Ancak FETÖ ve yandaşları, bu mücadeleyi sulandırmak için elinden geleni yapmakta, her bir FETÖ’cü onlarca kanaldan “mağduriyet” algısı pompalamaktadır.
FETÖ ile mücadele doğru yapıldığı sürece AK Parti’ye oy kaybettirmez, oy getirir.
Yeter ki AK Parti’ye veya hatırlı kişilere yakınlığına bakılmaksızın bütün FETÖ’cülerle layıkıyla mücadele edilsin.
Ancak FETÖ ile mücadele adı altında gerçekten “mağdur” oluşturuluyorsa, sayısı az bile olsa endişelenmek gerekir.
Çünkü gerçek anlamda bir tanecik “mazlumun” ahı, arşı titretir.
Bu mücadelenin, “yoğurtla pekmezi ayırmak” kadar zor olduğunu kabul etmekle birlikte, maalesef makul yanılma payını fazlasıyla aşan “gerçek mağdurlar” olduğu da bir vakıadır ve bence AK Parti için asıl tehlike de bu sessiz kesimin kırgınlığıdır.

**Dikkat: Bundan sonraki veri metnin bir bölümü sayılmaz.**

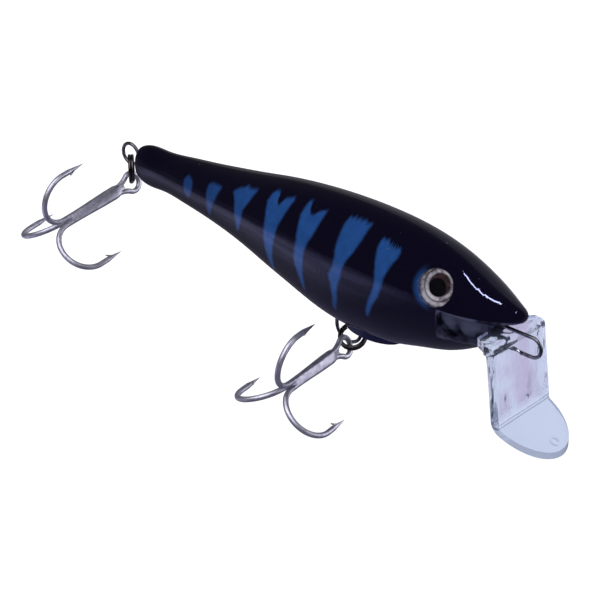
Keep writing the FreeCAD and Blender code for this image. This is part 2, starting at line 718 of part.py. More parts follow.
class RingLink:
    """Where a split ring hangs in a wire loop and carries a hook's eye."""

    def __init__(self, loop_centre, loop_radius, seat, radius, yaw, pitch, turn, play, hook_seat):
        angle = math.radians(seat)
        self.radius = radius
        self.loop_centre = loop_centre
        self.hanging_point = loop_centre + vec(math.cos(angle), 0, -math.sin(angle)) * loop_radius
        self.normal = heading_vector(yaw, pitch)
        self.across = self.normal.cross(Z_AXIS).normalize()
        self.along = self.normal.cross(self.across)
        inside = radius - WIRE_DIAMETER / 2 - RING_WIRE / 2 - play
        self.centre = self.hanging_point - self.spoke(turn) * inside
        self.hook_point = self.centre + self.spoke(hook_seat) * radius
        self.hook_axis = self.normal.cross(self.spoke(hook_seat))

    def spoke(self, degrees):
        turn = math.radians(degrees)
        return self.across * math.cos(turn) + self.along * math.sin(turn)

    def split_ring(self):
        """Two turns of wire lying on each other, each cut through once."""
        lift = self.normal * (RING_WIRE * RING_LAY / 2)
        ring = Part.makeTorus(self.radius, RING_WIRE / 2, self.centre + lift, self.normal)
        ring = ring.fuse(Part.makeTorus(self.radius, RING_WIRE / 2, self.centre - lift, self.normal))
        for side in (-1, 1):
            slit = box(0, self.radius + RING_WIRE, -RING_SLIT / 2, RING_SLIT / 2, 0, RING_WIRE)
            turned = FreeCAD.Rotation(self.along * side, ORIGIN, self.normal * side, "ZXY")
            slit.Placement = FreeCAD.Placement(self.centre, turned)
            ring = ring.cut(slit)
        return ring


class Treble:
    """A treble hook placed by its eye's centre and the direction of its shank."""

    def __init__(self, eye, yaw, pitch, roll):
        self.roll = roll
        self.shank = heading_vector(yaw, pitch)
        self.side = heading_vector(yaw + 90, 0)
        self.up = self.shank.cross(self.side)
        self.bundle = (HOOK_WIRE + HOOK_SEAM) / math.sqrt(3)
        self.eye = eye
        self.axis = eye - self.prong(60) * (self.bundle / 2)
        self.bend_start = HOOK_LENGTH - HOOK_WIRE / 2 - HOOK_BEND

    def prong(self, angle):
        turn = math.radians(angle + self.roll)
        return self.up * math.cos(turn) + self.side * math.sin(turn)

    def shank_point(self, angle, distance):
        return self.axis + self.prong(angle) * self.bundle + self.shank * distance

    def bend_centre(self, angle):
        return self.shank_point(angle, self.bend_start) + self.prong(angle) * HOOK_BEND

    def point_edges(self, angle, start):
        """Shank, bend and straight point leg of one prong, from the shank outwards."""
        centre = self.bend_centre(angle)
        leg = centre + self.prong(angle) * HOOK_BEND
        return [
            line(self.shank_point(angle, start), self.shank_point(angle, self.bend_start)),
            arc(centre, HOOK_BEND, self.prong(angle) * -1, self.shank, 0, 180),
            line(leg, leg - self.shank * HOOK_POINT_LEG),
        ]

    def reversed_point_edges(self, angle, start):
        centre = self.bend_centre(angle)
        leg = centre + self.prong(angle) * HOOK_BEND
        return [
            line(leg - self.shank * HOOK_POINT_LEG, leg),
            arc(centre, HOOK_BEND, self.prong(angle) * -1, self.shank, 180, 0),
            line(self.shank_point(angle, self.bend_start), self.shank_point(angle, start)),
        ]

    def point_and_barb(self, angle):
        """The tapered point and the small barb on its inner side."""
        out = self.prong(angle)
        base = self.bend_centre(angle) + out * HOOK_BEND - self.shank * HOOK_POINT_LEG
        cone = Part.makeCone(HOOK_WIRE / 2, HOOK_TIP_DIAMETER / 2, HOOK_POINT_TAPER, base, self.shank * -1)
        across = self.shank.cross(out)
        foot = base - across * (BARB_WIDTH / 2) - self.shank * BARB_SETBACK
        inner = out * (-HOOK_WIRE / 4)
        outline = [
            foot + inner - self.shank * BARB_LENGTH,
            foot + inner * 2 - out * BARB_RISE,
            foot + inner - self.shank * BARB_RISE,
        ]
        barb = Part.Face(Part.makePolygon(outline + outline[:1])).extrude(across * BARB_WIDTH)
        return [cone, barb]

    def double_hook(self):
        """One wire: a point, its shank, the eye, and back to a second point."""
        offset = (HOOK_WIRE + HOOK_SEAM) / 2
        reach, meet = fork(HOOK_EYE_RADIUS, HOOK_FORK, offset)
        across = (self.prong(120) - self.prong(0)).normalize()
        forward = self.shank * -1
        fork_a = self.eye + self.shank * reach - across * (offset + HOOK_FORK)
        fork_b = self.eye + self.shank * reach + across * (offset + HOOK_FORK)
        edges = self.reversed_point_edges(0, reach)
        edges.append(arc(fork_a, HOOK_FORK, across, forward, 0, 90 - meet))
        edges.append(arc(self.eye, HOOK_EYE_RADIUS, self.shank, across, -meet, meet - 360))
        edges.append(arc(fork_b, HOOK_FORK, across * -1, forward, 90 - meet, 0))
        edges += self.point_edges(120, reach)
        return wire_solid(edges, HOOK_WIRE).fuse(self.point_and_barb(0) + self.point_and_barb(120))

    def single_hook(self):
        edges = self.point_edges(-120, SINGLE_SHANK_START)
        return wire_solid(edges, HOOK_WIRE).fuse(self.point_and_barb(-120))

    def braze(self):
        """The filler that joins the three shanks, a star between them."""
        length = BRAZE_END - BRAZE_START
        core = cylinder(BRAZE_DIAMETER, length, self.axis + self.shank * BRAZE_START, self.shank)
        diameter = HOOK_WIRE + 2 * BRAZE_CLEARANCE
        grooves = [cylinder(diameter, length + 2, self.shank_point(angle, BRAZE_START - 1), self.shank)
                   for angle in (0, 120, -120)]
        return core.cut(grooves)


def hook_station(place):
    """The ring link and the treble at one hanger, placed from the hanger's loop."""
    if place == "belly":
        link = RingLink(belly_loop_centre(), BELLY_LOOP_RADIUS, BELLY_RING_SEAT, BELLY_RING_RADIUS,
                        BELLY_RING_YAW, BELLY_RING_PITCH, BELLY_RING_TURN, BELLY_RING_PLAY, BELLY_HOOK_SEAT)
        aim = (BELLY_HOOK_YAW, BELLY_HOOK_PITCH, BELLY_HOOK_ROLL)
        play = BELLY_HOOK_PLAY
    else:
        link = RingLink(tail_loop_centre(), TAIL_LOOP_RADIUS, TAIL_RING_SEAT, TAIL_RING_RADIUS,
                        TAIL_RING_YAW, TAIL_RING_PITCH, TAIL_RING_TURN, TAIL_RING_PLAY, TAIL_HOOK_SEAT)
        aim = (TAIL_HOOK_YAW, TAIL_HOOK_PITCH, TAIL_HOOK_ROLL)
        play = TAIL_HOOK_PLAY
    lead = HOOK_EYE_RADIUS - HOOK_WIRE / 2 - RING_WIRE / 2 - play
    treble = Treble(link.hook_point + heading_vector(aim[0], aim[1]) * lead, *aim)
    return link, treble


def print_hinge(name, point, axis):
    """Hinge positions in the finished part's frame, for the joint list."""
    point = point - TIE_CENTRE
    print(name, "hinge", [round(c, 4) for c in point], "axis", [round(c, 5) for c in axis])


# ---------------------------------------------------------------- all the sub-parts
def build():
    right_shell, left_shell = body_halves()
    nodes = {
        "right_body_shell": right_shell,
        "left_body_shell": left_shell,
        "diving_lip": diving_lip(),
        "lip_cross_pin": lip_pin(0.0),
        "line_tie_wire": line_tie(0.0),
        "belly_hook_hanger": belly_hanger(0.0),
        "tail_hook_hanger": tail_hanger(0.0),
        "front_ballast_weight": front_ballast(),
        "rear_ballast_weight": rear_ballast(),
        "rattle_tube": rattle_tube(),
        "rattle_tube_cap": rattle_tube_cap(),
        "rattle_balls": rattle_balls(),
    }
    for side, name in ((-1, "right"), (1, "left")):
        nodes[name + "_eye_foil"] = eye_foil(side)
        nodes[name + "_eye_pupil"] = eye_pupil(side)
        nodes[name + "_eye_lens"] = eye_lens(side)
    for place in ("belly", "tail"):
        link, treble = hook_station(place)
        print_hinge(place + " ring", link.loop_centre, Y_AXIS)
        print_hinge(place + " treble", link.hook_point, link.hook_axis)
        nodes[place + "_split_ring"] = link.split_ring()
        nodes[place + "_treble_double_hook"] = treble.double_hook()
        nodes[place + "_treble_single_hook"] = treble.single_hook()
        nodes[place + "_treble_braze"] = treble.braze()
    return nodes


os.makedirs("parts", exist_ok=True)
for node, shape in build().items():
    shape = shape.copy()
    shape.translate(TIE_CENTRE * -1)
    print(node, "solids", len(shape.Solids), "valid", shape.isValid(), "volume", round(shape.Volume, 2))
    shape.exportStep("parts/" + node + ".step")
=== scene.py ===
import math

import bmesh
import bpy
import numpy
from bpy.props import FloatProperty, FloatVectorProperty, PointerProperty
from mathutils import Matrix, Vector


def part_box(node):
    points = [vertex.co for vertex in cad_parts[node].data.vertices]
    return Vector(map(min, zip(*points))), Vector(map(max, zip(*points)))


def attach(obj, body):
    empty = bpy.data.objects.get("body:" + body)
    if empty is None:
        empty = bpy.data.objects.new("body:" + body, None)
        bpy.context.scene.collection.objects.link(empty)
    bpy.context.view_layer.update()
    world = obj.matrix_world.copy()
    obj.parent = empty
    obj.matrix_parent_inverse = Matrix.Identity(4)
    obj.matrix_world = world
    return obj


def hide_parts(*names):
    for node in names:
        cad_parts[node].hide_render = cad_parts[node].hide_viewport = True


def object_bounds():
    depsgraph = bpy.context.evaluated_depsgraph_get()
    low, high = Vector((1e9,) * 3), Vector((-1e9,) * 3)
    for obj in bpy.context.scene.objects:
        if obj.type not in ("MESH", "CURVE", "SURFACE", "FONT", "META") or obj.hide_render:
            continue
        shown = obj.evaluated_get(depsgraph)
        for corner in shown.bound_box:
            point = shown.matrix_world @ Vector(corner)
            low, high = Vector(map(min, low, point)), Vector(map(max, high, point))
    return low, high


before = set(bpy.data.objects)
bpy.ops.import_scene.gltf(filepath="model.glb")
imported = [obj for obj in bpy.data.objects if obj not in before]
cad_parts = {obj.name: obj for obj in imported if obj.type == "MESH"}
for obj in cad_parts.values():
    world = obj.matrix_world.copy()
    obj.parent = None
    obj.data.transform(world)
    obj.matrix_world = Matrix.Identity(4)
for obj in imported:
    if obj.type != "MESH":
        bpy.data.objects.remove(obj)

bl_info = {
    "name": "Crankbait looks",
    "version": (1, 0, 0),
    "blender": (4, 5, 0),
    "location": "3D View > Sidebar > Lure",
    "description": "Gives the crankbait lure its coiled split rings, finishes, floor, light and camera",
    "category": "Object",
}

CAD_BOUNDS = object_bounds()
MM = 0.001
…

Mücadeleyi kirletmeye çalışıyorlar
Bu mağduriyetlerin oluşma biçimi muhteliftir.
Emniyet ve yargıda, “FETÖ ile mücadele” kararlılığının arkasına sığınan kripto FETÖ’cüler, özellikle aşırı mağduriyetler oluşturarak, gerçekten insan üstü bir gayret ve titizlikle yürütülen mücadeleyi tartışılır hale getirmek istiyor.
Bir de, ne kadar amansız mücadele ettiğini(!) göstermek isteyen; her devirde yükselme uzmanı bir kısım bürokratlar da “konjonktürü kariyere çevirmeye” çalışıyor olabilir.
Sebep ne olursa olsun millete yansıyan görüntü şudur:
Eskiden beri tanıdığı FETÖ’cü “abi” ve “abla”lar hâlâ küstahça yoluna devam ederken, yol haritası FETÖ ile hiç kesişmemiş hatta mücadele ile geçmiş nice masum insan, ilginç senaryolarla cezalandırılıyor.
Bu hatalar, FETÖ’nün mağduriyet algısı ve CHP’nin “Adalet arayışı”(!) için malzeme yapılıyor ve faturası da doğrudan Sayın Erdoğan’a kesiliyor.
2019’da millî zafer için temiz bir AK Parti ve millî bir bürokrasi kaçınılmazdır.